━━ Raw data ━━
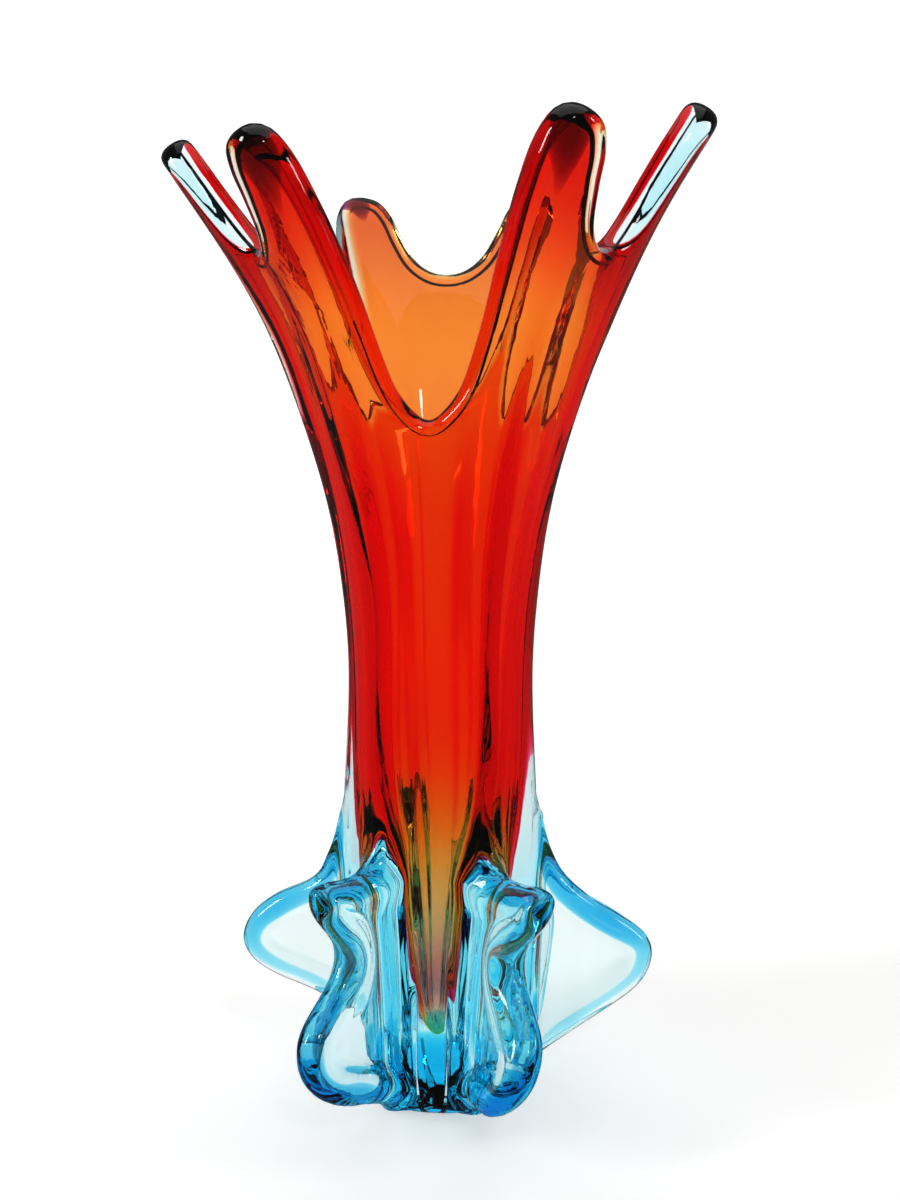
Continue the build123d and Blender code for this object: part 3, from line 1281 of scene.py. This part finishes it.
COLOUR_LAYERS = (
    ColourLayer(
        "amber_lining", "amber_lining", AMBER, near=0.1,
        far=Curve((
            (29.0, 0.22), (60.0, 0.3), (90.0, 0.5), (115.0, 0.85), (145.0, 1.3), (200.0, 1.3), (404.0, 1.3),
        )),
    ),
    ColourLayer(
        "ruby_overlay", "ruby_overlay", RUBY, near=1.4, floor=33.0, front_gain=2.1,
        far=Curve((
            (33.0, 3.0), (42.0, 2.9), (54.0, 2.3), (70.0, 1.8), (95.0, 1.75), (115.0, 2.0), (145.0, 2.6),
            (200.0, 2.7), (250.0, 2.6), (285.0, 2.35), (330.0, 2.3), (360.0, 2.6), (404.0, 3.2),
        )),
        striae=(
            (40.0, 5.0, 3.4), (-46.0, 5.0, 2.6), (-24.0, 2.5, 0.8), (14.0, 2.5, 0.9), (62.0, 5.0, 1.4),
            (-72.0, 5.0, 1.6), (105.0, 4.0, 1.8), (150.0, 5.0, 1.2), (-130.0, 4.0, 1.6), (-165.0, 3.0, 1.0),
        ),
    ),
    ColourLayer(
        "aqua_casing_rim", "aqua_casing", RIM_AQUA, near=6.2, floor=296.0,
        far=Curve(((290.0, 6.3), (320.0, 7.5), (345.0, 10.5), (404.0, 11.0))),
    ),
)


@dataclass(frozen=True)
class SoftBox:
    """An area light that faces the vase."""

    name: str
    place: tuple[float, float, float]
    size: tuple[float, float]
    power: float

    def build(self) -> None:
        """Hang the light, turned to face the middle of the vase."""
        data = bpy.data.lights.new(self.name, "AREA")
        data.shape = "RECTANGLE"
        data.size, data.size_y = self.size
        data.energy = self.power
        light = bpy.data.objects.new(self.name, data)
        light.location = self.place
        towards = Vector((0.0, 0.0, 0.2)) - light.location
        light.rotation_euler = towards.to_track_quat("-Z", "Y").to_euler()
        bpy.context.scene.collection.objects.link(light)


SOFT_BOXES = (
    SoftBox("window_left", place=(-1.6, -0.6, 0.9), size=(0.3, 0.8), power=12.0),
    SoftBox("window_right", place=(1.8, -0.3, 0.9), size=(0.22, 0.7), power=6.0),
    SoftBox("lamp_in_front", place=(0.5, -1.7, 1.5), size=(0.26, 0.26), power=4.0),
    SoftBox("overhead", place=(0.0, 0.1, 2.2), size=(2.4, 2.4), power=9.0),
)


@dataclass
class Studio:
    """A pale floor that sweeps up behind, soft light, and the camera.

    The camera's place is in millimetres and the sweep's sizes are in metres.
    """

    camera_place: tuple[float, float, float] = (4.0, -544.0, 282.0)
    camera_pitch: float = 7.68
    lens: float = 40.5
    floor_front: float = -1.2
    floor_back: float = 1.2
    half_width: float = 1.5
    sweep_bend: float = 0.5
    wall_height: float = 4.0
    floor_glow: float = 0.52
    wall_glow: float = 0.6
    room_front: float = 0.24
    room_back: float = 0.9
    room_reflected: float = 0.07
    backdrop: float = 0.9

    def build(self) -> None:
        """Set the stage."""
        self.build_sweep()
        self.build_light()
        self.build_camera()

    def build_sweep(self) -> None:
        """Make the floor and the wall: a profile of floor, quarter circle and wall, carried sideways."""
        turn = np.linspace(0.0, 0.5 * np.pi, 24)
        wall = self.floor_back + self.sweep_bend
        along = np.concatenate([[self.floor_front], self.floor_back + self.sweep_bend * np.sin(turn), [wall]])
        up = np.concatenate([[0.0], self.sweep_bend * (1.0 - np.cos(turn)), [self.wall_height]])
        left = np.stack([np.full_like(along, -self.half_width), along, up], axis=-1)
        right = left * [-1.0, 1.0, 1.0]
        count = len(along)
        faces = [(i, i + count, i + count + 1, i + 1) for i in range(count - 1)]
        mesh = bpy.data.meshes.new("sweep")
        mesh.from_pydata(np.concatenate([left, right]).tolist(), [], faces)
        mesh.shade_smooth()
        sweep = bpy.data.objects.new("sweep", mesh)
        bpy.context.scene.collection.objects.link(sweep)
        mesh.materials.append(self.sweep_material())
        sweep.visible_glossy = False

    def sweep_material(self) -> bpy.types.Material:
        """Build the sweep's matt white, which glows softly, and a little more towards the wall.

        Returns:
            The material.
        """
        material = bpy.data.materials.new("matt_white")
        material.use_nodes = True
        tree = material.node_tree
        shader = tree.nodes["Principled BSDF"]
        shader.inputs["Base Color"].default_value = (0.86, 0.86, 0.85, 1.0)
        shader.inputs["Roughness"].default_value = 0.8
        shader.inputs["Emission Color"].default_value = (1.0, 1.0, 1.0, 1.0)
        place = tree.nodes.new("ShaderNodeTexCoord")
        parts = tree.nodes.new("ShaderNodeSeparateXYZ")
        glow = tree.nodes.new("ShaderNodeMapRange")
        glow.interpolation_type = "SMOOTHSTEP"
        glow.inputs["From Min"].default_value = 0.1
        glow.inputs["From Max"].default_value = 1.5
        glow.inputs["To Min"].default_value = self.floor_glow
        glow.inputs["To Max"].default_value = self.wall_glow
        tree.links.new(place.outputs["Object"], parts.inputs["Vector"])
        tree.links.new(parts.outputs["Y"], glow.inputs["Value"])
        tree.links.new(glow.outputs["Result"], shader.inputs["Emission Strength"])
        return material

    def build_light(self) -> None:
        """Hang the soft boxes in a room that is pale behind the vase and falls off to dim in front.

        The camera sees the backdrop's even white, rays through the glass see the room, and reflections
        see it dimmed.
        """
        world = bpy.data.worlds.new("studio")
        bpy.context.scene.world = world
        world.use_nodes = True
        tree = world.node_tree
        background = tree.nodes["Background"]
        background.inputs["Color"].default_value = (1.0, 1.0, 1.0, 1.0)
        place = tree.nodes.new("ShaderNodeTexCoord")
        parts = tree.nodes.new("ShaderNodeSeparateXYZ")
        room = tree.nodes.new("ShaderNodeMapRange")
        room.interpolation_type = "SMOOTHSTEP"
        room.inputs["From Min"].default_value = -0.7
        room.inputs["From Max"].default_value = 0.9
        room.inputs["To Min"].default_value = self.room_front
        room.inputs["To Max"].default_value = self.room_back
        tree.links.new(place.outputs["Generated"], parts.inputs["Vector"])
        tree.links.new(parts.outputs["Y"], room.inputs["Value"])
        path = tree.nodes.new("ShaderNodeLightPath")
        seen = tree.nodes.new("ShaderNodeMix")
        seen.inputs["A"].default_value = self.room_reflected
        tree.links.new(path.outputs["Is Transmission Ray"], seen.inputs["Factor"])
        tree.links.new(room.outputs["Result"], seen.inputs["B"])
        backdrop = tree.nodes.new("ShaderNodeMix")
        backdrop.inputs["B"].default_value = self.backdrop
        tree.links.new(path.outputs["Is Camera Ray"], backdrop.inputs["Factor"])
        tree.links.new(seen.outputs["Result"], backdrop.inputs["A"])
        tree.links.new(backdrop.outputs["Result"], background.inputs["Strength"])
        for light in SOFT_BOXES:
            light.build()

    def build_camera(self) -> None:
        """Place the camera level left to right, looking a little down."""
        data = bpy.data.cameras.new("camera")
        data.lens = self.lens
        data.sensor_fit = "AUTO"
        data.sensor_width = 36.0
        data.clip_start = 0.01
        camera = bpy.data.objects.new("camera", data)
        camera.location = [value * MM for value in self.camera_place]
        camera.rotation_euler = (math.radians(90.0 - self.camera_pitch), 0.0, 0.0)
        bpy.context.scene.collection.objects.link(camera)
        bpy.context.scene.camera = camera


def set_render_look() -> None:
    """Let light through many layers of glass, and show colours as they are."""
    scene = bpy.context.scene
    scene.view_settings.view_transform = "Standard"
    scene.cycles.max_bounces = 40
    scene.cycles.transmission_bounces = 40
    scene.cycles.transparent_max_bounces = 32


def main() -> None:
    """Build the studio, the glass and its colours."""
    logging.basicConfig(level=logging.INFO, format="%(message)s")
    Studio().build()
    set_render_look()
    form = VaseForm()
    body, inner = VaseBody(form, AQUA).build()
    made = [body]
    made.extend(layer.build(inner, form) for layer in COLOUR_LAYERS)
    made.append(FootGather(FOOT_AQUA).build())
    made.append(CasingShade(form, FOOT_AQUA).build())
    made.extend(FingerTips(form, PLUM).build())
    for fin in form.fins:
        made.extend(DrawnFin(fin, FIN_AQUA, EDGE_AQUA).build())
    for piece in made:
        log.info("%s: %d faces", piece.name, len(piece.data.polygons))


if __name__ == "__main__":
    main()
━━━
Restate the first line and every line after it, word for word, stopping once the line with "power: float" is done.

> [Problem solution]:
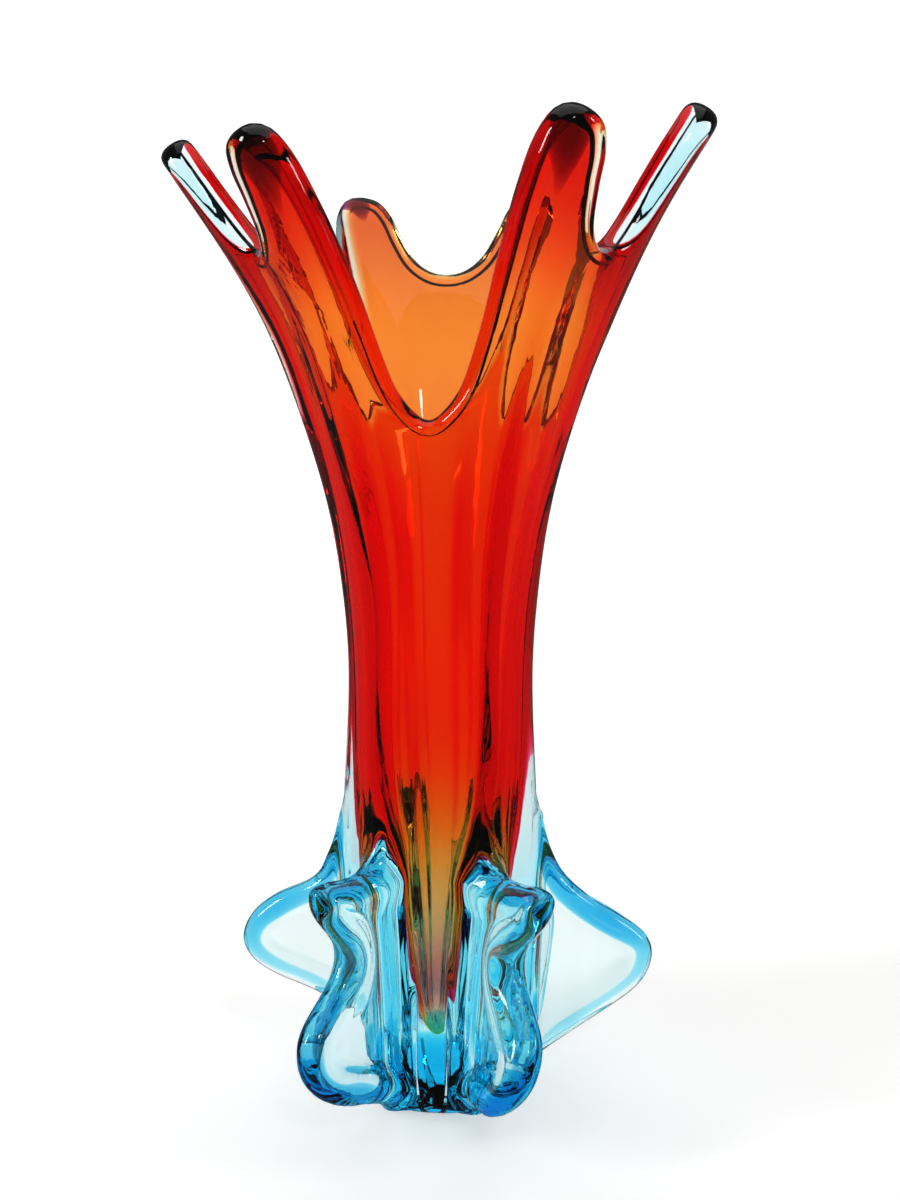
Continue the build123d and Blender code for this object: part 3, from line 1281 of scene.py. This part finishes it.
COLOUR_LAYERS = (
    ColourLayer(
        "amber_lining", "amber_lining", AMBER, near=0.1,
        far=Curve((
            (29.0, 0.22), (60.0, 0.3), (90.0, 0.5), (115.0, 0.85), (145.0, 1.3), (200.0, 1.3), (404.0, 1.3),
        )),
    ),
    ColourLayer(
        "ruby_overlay", "ruby_overlay", RUBY, near=1.4, floor=33.0, front_gain=2.1,
        far=Curve((
            (33.0, 3.0), (42.0, 2.9), (54.0, 2.3), (70.0, 1.8), (95.0, 1.75), (115.0, 2.0), (145.0, 2.6),
            (200.0, 2.7), (250.0, 2.6), (285.0, 2.35), (330.0, 2.3), (360.0, 2.6), (404.0, 3.2),
        )),
        striae=(
            (40.0, 5.0, 3.4), (-46.0, 5.0, 2.6), (-24.0, 2.5, 0.8), (14.0, 2.5, 0.9), (62.0, 5.0, 1.4),
            (-72.0, 5.0, 1.6), (105.0, 4.0, 1.8), (150.0, 5.0, 1.2), (-130.0, 4.0, 1.6), (-165.0, 3.0, 1.0),
        ),
    ),
    ColourLayer(
        "aqua_casing_rim", "aqua_casing", RIM_AQUA, near=6.2, floor=296.0,
        far=Curve(((290.0, 6.3), (320.0, 7.5), (345.0, 10.5), (404.0, 11.0))),
    ),
)


@dataclass(frozen=True)
class SoftBox:
    """An area light that faces the vase."""

    name: str
    place: tuple[float, float, float]
    size: tuple[float, float]
    power: float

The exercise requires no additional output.